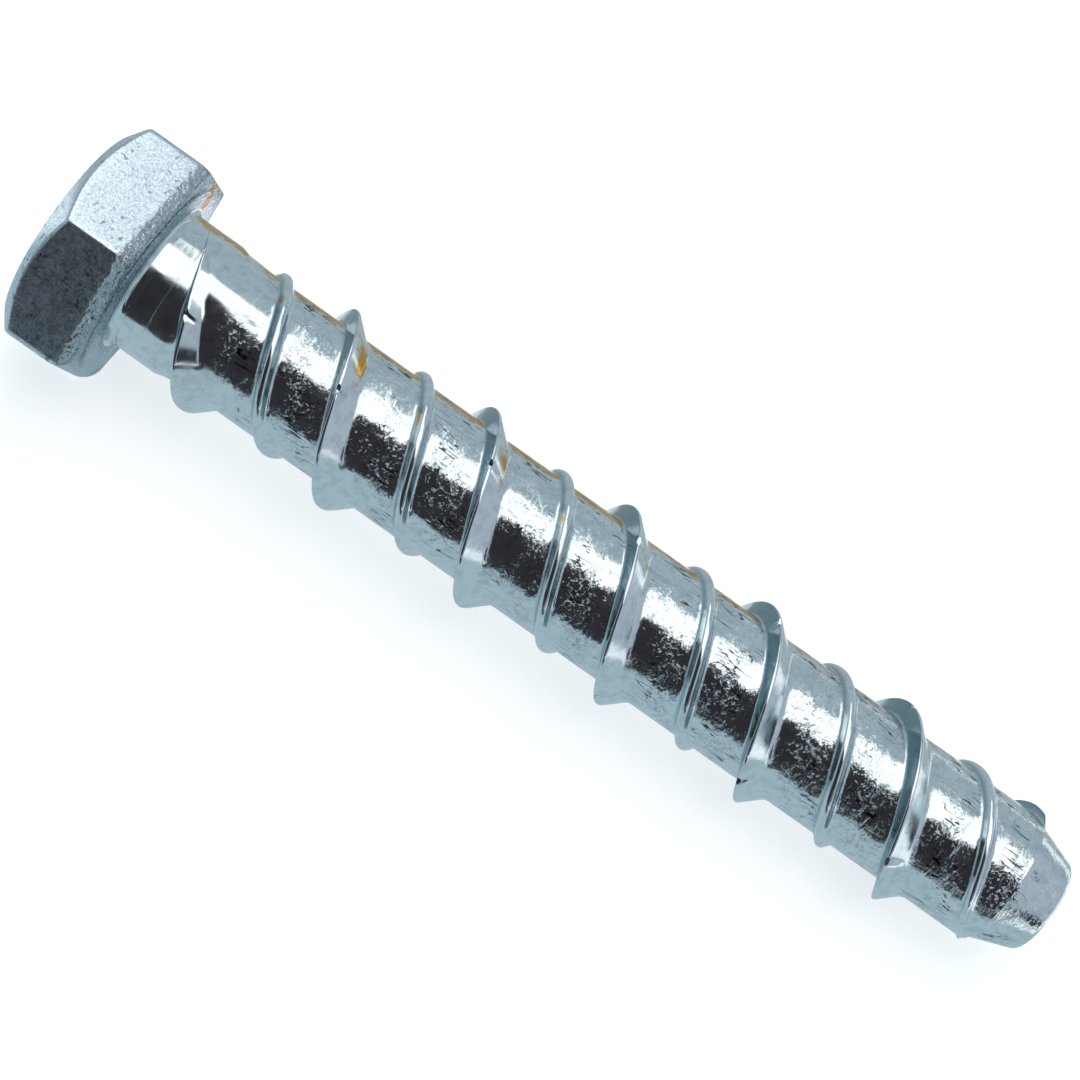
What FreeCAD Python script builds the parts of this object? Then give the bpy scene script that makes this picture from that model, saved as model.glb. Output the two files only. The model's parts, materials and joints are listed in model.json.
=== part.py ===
import FreeCAD, Part
import math
import os
from FreeCAD import Vector

# Concrete screw with a hexagon head, forged and thread-rolled from one piece.
# It is drawn standing on its axis: +Z runs from the head to the tip, z = 0 is
# the bearing face under the head, and +X is the flat that faces up at rest.
# At the end it is laid down as it comes to rest, with the tip towards +X.
# Lengths are in millimetres and angles in degrees.

# Head
across_flats = 16.6
head_height = 6.5
end_face_diameter = 14.9
head_chamfer_angle = 36.0
rim_height = 0.75
rim_lean = 0.12
head_offset = 0.4
head_offset_turn = 120.0
soft_edge_radius = 1.5
washer_face_diameter = 15.0
washer_face_height = 0.15

# Neck, shank and tip
shank_length = 74.7
neck_diameter = 10.5
neck_length = 4.1
neck_taper_length = 0.7
neck_flare = 0.45
core_diameter = 9.85
tip_cone_length = 4.15
tip_end_diameter = 6.9
tip_rounding = 0.7

# Threads: one lead for both, wound to the right
thread_lead = 11.6
thread_end = 71.15
high_thread_at = 2.73
high_thread_height = 1.33
high_head_flank = 0.3
high_crest_land = 0.2
high_tip_flank = 1.42
low_thread_lag = 6.5
low_thread_height = 0.58
low_crest_land = 0.64
low_flank = 0.5
swell_from = 1.85
swell_length = 4.4
fade_from = 66.65
fade_length = 7.0
faintest_share = 0.04

# Nicks across the crest of the high thread
nick_first_turn = 39.6
nick_spacing = 114.1
nick_width = 0.9
nick_depth = 0.5

# The threads are drawn in pieces of a turn, with some points on each piece
pieces_per_turn = 3
points_per_piece = 4


def polar(radius, turn, z):
    """Point at a radius, an angle about the axis from +X and a height."""
    angle = math.radians(turn)
    return Vector(radius * math.cos(angle), radius * math.sin(angle), z)


def line(start, end):
    """Edge between two points of the XZ plane, each given as x and z."""
    return Part.makeLine(Vector(start[0], 0, start[1]), Vector(end[0], 0, end[1]))


def outline(*points):
    """Straight edges from point to point in the XZ plane."""
    return [line(start, end) for start, end in zip(points, points[1:])]


def turned(edges):
    """Solid turned about the axis from the closed outline of one half."""
    return Part.Face(Part.Wire(edges)).revolve(Vector(0, 0, 0), Vector(0, 0, 1), 360)


# Head

def hexagon(flats, z):
    """Closed hexagon round the axis with one flat facing +X."""
    corners = [polar(flats / math.sqrt(3), 30 + 60 * side, z) for side in range(7)]
    return Part.makePolygon(corners)


def hexagon_block():
    """Six-sided block that leans in a little round its bearing side."""
    rim_top = -washer_face_height
    rim_foot = rim_top - rim_height
    body = Part.makeLoft([hexagon(across_flats, -head_height), hexagon(across_flats, rim_foot)], True, True)
    rim = Part.makeLoft(
        [hexagon(across_flats, rim_foot), hexagon(across_flats - 2 * rim_lean, rim_top)], True, True
    )
    return body.fuse(rim)


def chamfered_blank():
    """Turned shape whose cone takes off the corners at the outer end."""
    end_r = end_face_diameter / 2
    wide_r = across_flats
    cone_top = -head_height + (wide_r - end_r) * math.tan(math.radians(head_chamfer_angle))
    above = cone_top + head_height
    return turned(
        outline(
            (0, -head_height), (end_r, -head_height), (wide_r, cone_top),
            (wide_r, above), (0, above), (0, -head_height),
        )
    )


def soft_edge():
    """Space outside the one bearing edge that the forging left rounded."""
    flat_x = across_flats / 2
    rim_top = -washer_face_height
    inner_x = flat_x - soft_edge_radius
    lower_z = rim_top - soft_edge_radius
    half_way = soft_edge_radius * math.sqrt(0.5)
    arc = Part.Arc(
        Vector(flat_x, 0, lower_z),
        Vector(inner_x + half_way, 0, lower_z + half_way),
        Vector(inner_x, 0, rim_top),
    ).toShape()
    beyond_x = flat_x + soft_edge_radius
    above = rim_top + soft_edge_radius
    sides = outline((inner_x, rim_top), (inner_x, above), (beyond_x, above), (beyond_x, lower_z), (flat_x, lower_z))
    bar = Part.Face(Part.Wire([arc] + sides)).extrude(Vector(0, 2 * across_flats, 0))
    bar.translate(Vector(0, -across_flats, 0))
    bar.rotate(Vector(0, 0, 0), Vector(0, 0, 1), head_offset_turn)
    return bar


def head():
    """Hexagon head with its washer face, forged a little off the shank's axis."""
    seat_depth = washer_face_height + rim_height
    seat = Part.makeCylinder(washer_face_diameter / 2, seat_depth, Vector(0, 0, -seat_depth))
    whole = hexagon_block().common(chamfered_blank()).cut(soft_edge()).fuse(seat)
    whole.translate(polar(head_offset, head_offset_turn, 0))
    return whole


# Neck and tip

def neck():
    """Plain neck with a flare under the head and a taper down into the core."""
    neck_r = neck_diameter / 2
    flare_r = neck_r + neck_flare
    root_z = -head_height / 2
    slope = (neck_r - core_diameter / 2) / neck_taper_length
    buried_r = core_diameter / 4
    buried_z = neck_length + (neck_r - buried_r) / slope
    mid_r = neck_r + neck_flare * (1 - math.sqrt(0.5))
    mid_z = neck_flare * (1 - math.sqrt(0.5))
    return turned(
        outline(
            (0, root_z), (flare_r, root_z), (flare_r, 0), (mid_r, mid_z), (neck_r, neck_flare),
            (neck_r, neck_length), (buried_r, buried_z), (0, buried_z), (0, root_z),
        )
    )


def tip_limit():
    """Turned shape from inside the neck to the tip: end of the threads, blunt cone, flat end."""
    end_r = tip_end_diameter / 2
    slope = math.atan2(core_diameter / 2 - end_r, tip_cone_length)
    wide_r = core_diameter / 2 + 2 * high_thread_height
    cone_start_r = end_r + (shank_length - thread_end) * math.tan(slope)
    reach = tip_rounding * math.tan((math.pi / 2 - slope) / 2)
    cone_end = (end_r + reach * math.sin(slope), shank_length - reach * math.cos(slope))
    flat_r = end_r - reach
    half_way = (math.pi / 2 + slope) / 2
    arc = Part.Arc(
        Vector(cone_end[0], 0, cone_end[1]),
        Vector(
            flat_r + tip_rounding * math.cos(half_way),
            0,
            shank_length - tip_rounding * (1 - math.sin(half_way)),
        ),
        Vector(flat_r, 0, shank_length),
    ).toShape()
    start_z = neck_length / 2
    sides = outline((0, start_z), (wide_r, start_z), (wide_r, thread_end), (cone_start_r, thread_end), cone_end)
    return turned(sides + [arc] + outline((flat_r, shank_length), (0, shank_length), (0, start_z)))


# Threads

def thread_share(z):
    """Share of a thread's full section at a height: it swells in and fades out."""
    share = min(1.0, (z - swell_from) / swell_length, (fade_from + fade_length - z) / fade_length)
    share = max(0.0, share)
    return max(faintest_share, share * share * (3 - 2 * share))


def high_crest(turn):
    """Radius and height of the high thread's crest at an angle along its helix."""
    z = high_thread_at + thread_lead * turn / 360
    return core_diameter / 2 + high_thread_height * thread_share(z), z


def section(turn):
    """Eight corners of the axial section at an angle: high ridge, then low ridge."""
    core_r = core_diameter / 2
    high_r, high_z = high_crest(turn)
    high = thread_share(high_z)
    low_z = high_z + low_thread_lag
    low = thread_share(low_z)
    low_r = core_r + low_thread_height * low
    half_land = low_crest_land / 2
    corners = [
        (core_r, high_z - high_head_flank * high),
        (high_r, high_z),
        (high_r, high_z + high_crest_land * high),
        (core_r, high_z + (high_crest_land + high_tip_flank) * high),
        (core_r, low_z - (half_land + low_flank) * low),
        (low_r, low_z - half_land * low),
        (low_r, low_z + half_land * low),
        (core_r, low_z + (half_land + low_flank) * low),
    ]
    return [polar(radius, turn, z) for radius, z in corners]


def edge_pieces(points):
    """Smooth curve through the points along one thread edge, cut into its pieces."""
    curve = Part.BSplineCurve()
    curve.interpolate(Points=list(points), Parameters=list(range(len(points))))
    starts = range(0, len(points) - 1, points_per_piece)
    return [curve.toShape(start, start + points_per_piece) for start in starts]


def end_cap(helix, corners):
    """Faces from one turn of helix and the section beside it in to the axis."""
    heights = [edge.Vertexes[0].Z for edge in helix] + [helix[-1].Vertexes[-1].Z]
    on_axis = [Vector(0, 0, z) for z in heights]
    axis = [Part.makeLine(start, end) for start, end in zip(on_axis, on_axis[1:])]
    ramps = [Part.makeRuledSurface(edge, straight) for edge, straight in zip(helix, axis)]
    wall = Part.Face(Part.makePolygon(corners + on_axis[::-1] + corners[:1]))
    return ramps + [wall]


def threaded_rod():
    """Core and both threads as one skin of ruled strips, longer than needed at both ends."""
    first = math.floor((neck_length / 2 - high_thread_at) / thread_lead) - 1
    last = math.ceil((shank_length - high_thread_at) / thread_lead) + 1
    step = 360 / (pieces_per_turn * points_per_piece)
    count = (last - first) * pieces_per_turn * points_per_piece
    sections = [section(360 * first + step * index) for index in range(count + 1)]
    edges = [edge_pieces(points) for points in zip(*sections)]
    strips = [Part.makeRuledSurface(a, b) for pair in zip(edges, edges[1:]) for a, b in zip(*pair)]
    strips += [Part.makeRuledSurface(a, b) for a, b in zip(edges[-1], edges[0][pieces_per_turn:])]
    one_turn = pieces_per_turn * points_per_piece
    start = end_cap(edges[0][:pieces_per_turn], sections[0] + sections[one_turn][:1])
    end = end_cap(edges[-1][-pieces_per_turn:], sections[-1 - one_turn][-1:] + sections[-1])
    shell = Part.makeShell(strips + start + end)
    shell.sewShape()
    rod = Part.makeSolid(shell)
    if rod.Volume < 0:
        rod.reverse()
    return rod


def nick(turn):
    """Wedge across the crest of the high thread at an angle along its helix."""
    crest_r, crest_z = high_crest(turn)
    share = thread_share(crest_z)
    floor_r = crest_r - nick_depth * share
    open_r = crest_r + nick_depth
    half_open = nick_width / 2 * (open_r - floor_r) / nick_depth
    start_z = crest_z - high_head_flank
    end_z = crest_z + high_crest_land + high_tip_flank
    corners = [
        Vector(floor_r, 0, start_z),
        Vector(open_r, half_open, start_z),
        Vector(open_r, -half_open, start_z),
        Vector(floor_r, 0, start_z),
    ]
    wedge = Part.Face(Part.makePolygon(corners)).extrude(Vector(0, 0, end_z - start_z))
    wedge.rotate(Vector(0, 0, 0), Vector(0, 0, 1), turn)
    return wedge


def nicks():
    """All nicks, evenly spaced along the helix until the thread has faded."""
    end_turn = 360 * (fade_from + fade_length / 2 - high_thread_at) / thread_lead
    count = math.floor((end_turn - nick_first_turn) / nick_spacing) + 1
    return [nick(nick_first_turn + nick_spacing * index) for index in range(count)]


# Whole screw

def standing_screw():
    """The screw on its own axis, in one solid."""
    shank = threaded_rod().common(tip_limit())
    return shank.fuse([neck(), head()]).cut(nicks())


def rest_tilt():
    """Slope of the axis when the lowest flat's rim and one thread crest lie on the floor."""
    flat_drop = across_flats / 2 - head_offset * math.cos(math.radians(head_offset_turn))
    heel_z = -washer_face_height - rim_height
    last_turn = math.floor(360 * (thread_end - high_thread_at) / thread_lead)
    slopes = []
    for turn in range(round(nick_first_turn), last_turn):
        crest_r, crest_z = high_crest(turn)
        crest_drop = -crest_r * math.cos(math.radians(turn))
        slopes.append((flat_drop - crest_drop) / (crest_z - heel_z))
    return math.degrees(math.atan(min(slopes)))


def resting_screw():
    """The screw laid down on its flat and thread, centred over the origin."""
    screw = standing_screw()
    screw.rotate(Vector(0, 0, 0), Vector(1, 0, 1), 180)
    screw.rotate(Vector(0, 0, 0), Vector(0, 1, 0), rest_tilt())
    box = screw.optimalBoundingBox()
    screw.translate(Vector(-box.Center.x, -box.Center.y, -box.ZMin))
    return screw


os.makedirs("parts", exist_ok=True)
resting_screw().exportStep("parts/concrete_screw.step")
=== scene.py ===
"""Concrete screw with a hexagon head, lying at rest on a pale studio floor.

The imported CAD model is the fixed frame.  One detailed skin stands for its
only node: a threaded rod, a neck, a cone tip and a forged head, each a closed
surface worked out on a grid and joined into one piece of zinc-plated steel.

Lengths of the screw are in millimetres in its own frame: x points to the flat
that faces up, y to the near side and z along the axis from the bearing face to
the tip.  Angles round the axis are degrees of turn from x to y.  The studio
is in metres, in the shared frame.
"""
import json
import logging
import math
from dataclasses import dataclass, field
from enum import Enum
from functools import partial, reduce

import bpy
import numpy as np
from mathutils import Matrix


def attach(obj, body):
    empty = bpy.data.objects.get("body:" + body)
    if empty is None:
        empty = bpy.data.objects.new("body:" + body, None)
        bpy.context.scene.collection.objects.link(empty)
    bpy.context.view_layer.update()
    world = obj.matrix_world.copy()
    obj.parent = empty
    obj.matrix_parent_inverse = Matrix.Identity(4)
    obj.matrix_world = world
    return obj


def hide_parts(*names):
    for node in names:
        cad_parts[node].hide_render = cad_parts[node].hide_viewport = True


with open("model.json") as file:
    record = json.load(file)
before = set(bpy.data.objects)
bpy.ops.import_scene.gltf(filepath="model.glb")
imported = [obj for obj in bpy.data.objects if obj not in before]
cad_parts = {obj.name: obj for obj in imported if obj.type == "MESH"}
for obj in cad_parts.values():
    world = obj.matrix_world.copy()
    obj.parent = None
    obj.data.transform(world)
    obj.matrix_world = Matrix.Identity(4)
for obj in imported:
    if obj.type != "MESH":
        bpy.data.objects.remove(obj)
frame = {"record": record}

Pair = tuple[float, float]
Triple = tuple[float, float, float]
Colour = tuple[float, float, float, float]
Socket = bpy.types.NodeSocket

MILLIMETRE: float = 0.001
NODE: str = "concrete_screw"
BODY: str = "root"
WELD_DECIMALS: int = 5
LONGEST_CUT: float = 0.45

log = logging.getLogger("concrete_screw")


class Mask(Enum):
    """Named attributes that tell the finish where a look belongs."""

    # Where the painted amber reflection lies; its faint part also carries the painted lilac sheen
    PAINTED_REFLECTION = "painted_reflection_mask"
    # Where the painted teal shade lies
    PAINTED_SHADE = "painted_shade_mask"
    FORGED = "forged_head"
    RIM = "pressed_rim"
    WORN = "rolled_wear"


# Grids and shells


@dataclass(frozen=True)
class Shell:
    """A triangle skin: points (n, 3) in millimetres and triangles (m, 3)."""

    points: np.ndarray
    triangles: np.ndarray

    def joined(self, other: "Shell") -> "Shell":
        """Put another shell beside this one without merging their points."""
        triangles = np.vstack([self.triangles, other.triangles + len(self.points)])
        return Shell(np.vstack([self.points, other.points]), triangles)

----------

Exercise brief:
Starting at the line that contains "screw = standing_screw()", repeat each line exactly, and stop after the line that contains "surface worked out".

Response for this exercise:
    screw = standing_screw()
    screw.rotate(Vector(0, 0, 0), Vector(1, 0, 1), 180)
    screw.rotate(Vector(0, 0, 0), Vector(0, 1, 0), rest_tilt())
    box = screw.optimalBoundingBox()
    screw.translate(Vector(-box.Center.x, -box.Center.y, -box.ZMin))
    return screw


os.makedirs("parts", exist_ok=True)
resting_screw().exportStep("parts/concrete_screw.step")
=== scene.py ===
"""Concrete screw with a hexagon head, lying at rest on a pale studio floor.

The imported CAD model is the fixed frame.  One detailed skin stands for its
only node: a threaded rod, a neck, a cone tip and a forged head, each a closed
surface worked out on a grid and joined into one piece of zinc-plated steel.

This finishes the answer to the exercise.